Getting into the Backcountry

Let’s face it, some approaches are simply tedious. Whether a long and winding slog along an old roadbed, or a vista-impaired bushwack through thick dogpine forests, some backcountry access routes beg to be shortened. At times like this, a canoe or bicycle can be a backpacker’s best friend.

Canoe shuttle. (Photo: Megan Kopp)

I’m just back from a backcountry hut trip where the approach was a 13.7-mile walk – almost a third of which was a flat trek across the river from the highway. When the group leaders suggested a short canoe shuttle to lop off five miles, I wasn’t the only one jumping for joy.

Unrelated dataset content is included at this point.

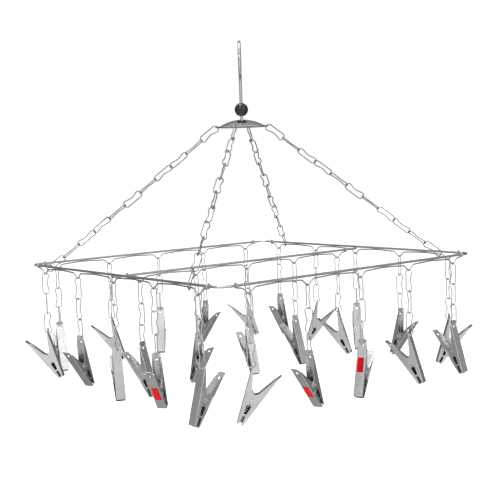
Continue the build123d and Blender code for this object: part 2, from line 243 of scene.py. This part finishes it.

It’s not that I’m against going the distance, it’s just when you have the opportunity to save your energy for exploring the spectacular as opposed to slogging along the mundane, well… why not?

Tips for Stashing Gear:

  • Bring a lock if you’re worried about someone else taking your bike/boat for their return trip.
  • A dry bag comes in handy for storing PFD’s, throw bags, bicycle helmets, etc.
  • Clip loose items onto boat or cycle in case winds blow.
  • Don’t bring your newest, most precious gear – if possible. There’s always a chance that some rodent may decide that your paddle is a mighty fine chew!

What’s your favorite shortcut for quick access into the backcountry?